The most honest version of this analysis holds two things at once. Alliance Theory reveals the coalition structure operating inside the Iran policy debate, and that structure is real. Ignatius defends institutional expertise as a source of authority, and that defense serves the national security establishment’s interests. At the same time, some of what that establishment argues is correct. The war does lack defined objectives. The energy market disruption is serious. The multilateral statement does give Trump diplomatic cover he would not otherwise have. Exposing the coalition logic does not settle whether any particular policy recommendation is sound.
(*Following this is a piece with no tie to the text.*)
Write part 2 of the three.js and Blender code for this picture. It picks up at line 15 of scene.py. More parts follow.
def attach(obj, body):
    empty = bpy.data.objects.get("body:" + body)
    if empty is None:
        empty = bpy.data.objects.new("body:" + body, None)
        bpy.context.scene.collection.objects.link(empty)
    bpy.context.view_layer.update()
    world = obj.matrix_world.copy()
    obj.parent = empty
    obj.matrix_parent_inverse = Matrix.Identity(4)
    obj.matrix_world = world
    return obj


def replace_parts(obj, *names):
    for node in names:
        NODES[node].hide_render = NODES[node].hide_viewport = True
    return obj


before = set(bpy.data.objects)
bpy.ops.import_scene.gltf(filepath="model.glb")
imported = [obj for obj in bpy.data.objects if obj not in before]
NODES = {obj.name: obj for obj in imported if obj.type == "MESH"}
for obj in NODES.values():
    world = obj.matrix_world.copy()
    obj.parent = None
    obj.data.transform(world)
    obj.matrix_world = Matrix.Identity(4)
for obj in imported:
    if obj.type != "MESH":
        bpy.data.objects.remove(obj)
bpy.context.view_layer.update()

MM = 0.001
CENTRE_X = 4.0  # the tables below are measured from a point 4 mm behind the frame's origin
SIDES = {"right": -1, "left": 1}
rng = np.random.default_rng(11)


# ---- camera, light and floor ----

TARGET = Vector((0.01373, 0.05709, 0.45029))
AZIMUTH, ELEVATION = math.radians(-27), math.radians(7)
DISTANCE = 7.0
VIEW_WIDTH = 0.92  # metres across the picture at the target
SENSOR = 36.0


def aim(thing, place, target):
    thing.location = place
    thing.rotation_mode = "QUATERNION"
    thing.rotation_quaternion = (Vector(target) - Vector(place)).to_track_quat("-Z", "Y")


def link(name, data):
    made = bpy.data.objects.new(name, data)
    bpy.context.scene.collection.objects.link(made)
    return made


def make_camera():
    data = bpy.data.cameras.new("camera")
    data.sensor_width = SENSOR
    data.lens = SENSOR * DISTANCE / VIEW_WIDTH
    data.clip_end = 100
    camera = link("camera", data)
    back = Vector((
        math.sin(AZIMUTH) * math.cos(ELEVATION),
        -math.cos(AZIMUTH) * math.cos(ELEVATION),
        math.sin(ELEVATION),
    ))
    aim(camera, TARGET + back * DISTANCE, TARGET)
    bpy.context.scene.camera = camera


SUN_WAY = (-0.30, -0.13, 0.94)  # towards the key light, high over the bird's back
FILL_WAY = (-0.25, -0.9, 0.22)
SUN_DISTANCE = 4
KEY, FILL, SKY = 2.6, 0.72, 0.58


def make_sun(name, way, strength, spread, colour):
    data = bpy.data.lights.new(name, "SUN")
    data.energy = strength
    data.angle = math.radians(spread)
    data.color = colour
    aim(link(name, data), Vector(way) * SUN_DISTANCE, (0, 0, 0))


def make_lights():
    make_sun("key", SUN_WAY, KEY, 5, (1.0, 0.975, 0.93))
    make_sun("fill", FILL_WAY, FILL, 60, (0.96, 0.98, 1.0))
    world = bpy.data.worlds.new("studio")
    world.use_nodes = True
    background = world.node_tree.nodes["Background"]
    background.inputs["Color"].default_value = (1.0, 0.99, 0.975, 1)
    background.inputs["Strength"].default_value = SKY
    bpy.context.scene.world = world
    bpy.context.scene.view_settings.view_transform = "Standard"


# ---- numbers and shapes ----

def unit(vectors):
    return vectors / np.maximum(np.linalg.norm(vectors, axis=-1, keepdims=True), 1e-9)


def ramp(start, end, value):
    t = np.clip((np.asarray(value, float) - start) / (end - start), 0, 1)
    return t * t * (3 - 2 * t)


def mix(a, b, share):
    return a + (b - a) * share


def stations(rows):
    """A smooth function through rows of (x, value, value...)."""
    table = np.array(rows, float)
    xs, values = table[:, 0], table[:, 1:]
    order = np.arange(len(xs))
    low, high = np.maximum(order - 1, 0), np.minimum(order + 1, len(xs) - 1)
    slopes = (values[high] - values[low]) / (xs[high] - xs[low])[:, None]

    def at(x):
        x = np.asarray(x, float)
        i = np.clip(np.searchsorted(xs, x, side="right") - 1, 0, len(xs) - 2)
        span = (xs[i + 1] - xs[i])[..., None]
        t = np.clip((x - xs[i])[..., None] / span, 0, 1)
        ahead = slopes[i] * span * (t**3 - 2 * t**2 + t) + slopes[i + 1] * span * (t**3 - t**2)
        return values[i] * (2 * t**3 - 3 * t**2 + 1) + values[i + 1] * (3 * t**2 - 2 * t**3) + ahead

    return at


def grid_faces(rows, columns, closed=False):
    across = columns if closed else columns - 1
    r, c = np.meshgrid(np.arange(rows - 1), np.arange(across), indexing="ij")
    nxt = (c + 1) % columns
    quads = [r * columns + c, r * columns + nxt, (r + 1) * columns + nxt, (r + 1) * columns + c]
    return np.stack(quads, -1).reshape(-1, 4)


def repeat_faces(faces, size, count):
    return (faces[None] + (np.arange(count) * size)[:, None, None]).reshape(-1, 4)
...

The U.S. foreign-policy system is governed not by a single unified authority but by competing coalitions operating within a hierarchical institutional network, each using a different moral language to justify control over its master institutions. The tensions visible in column-driven debates, alliance statements, and energy-security conflicts are not signs of a system losing its neutrality or drifting from its purpose. They are the equilibrium through which American foreign policy governs itself, the ongoing negotiation between coalitions that cannot fully displace each other without fracturing the structure that gives all of them their platform. The jurisdictional wars continue, channeled upward toward the White House where the highest-stakes decisions are made, determining who defines legitimate strategy and who has the institutional position to make that definition binding. The wars are real. So, possibly, is what the combatants are fighting about.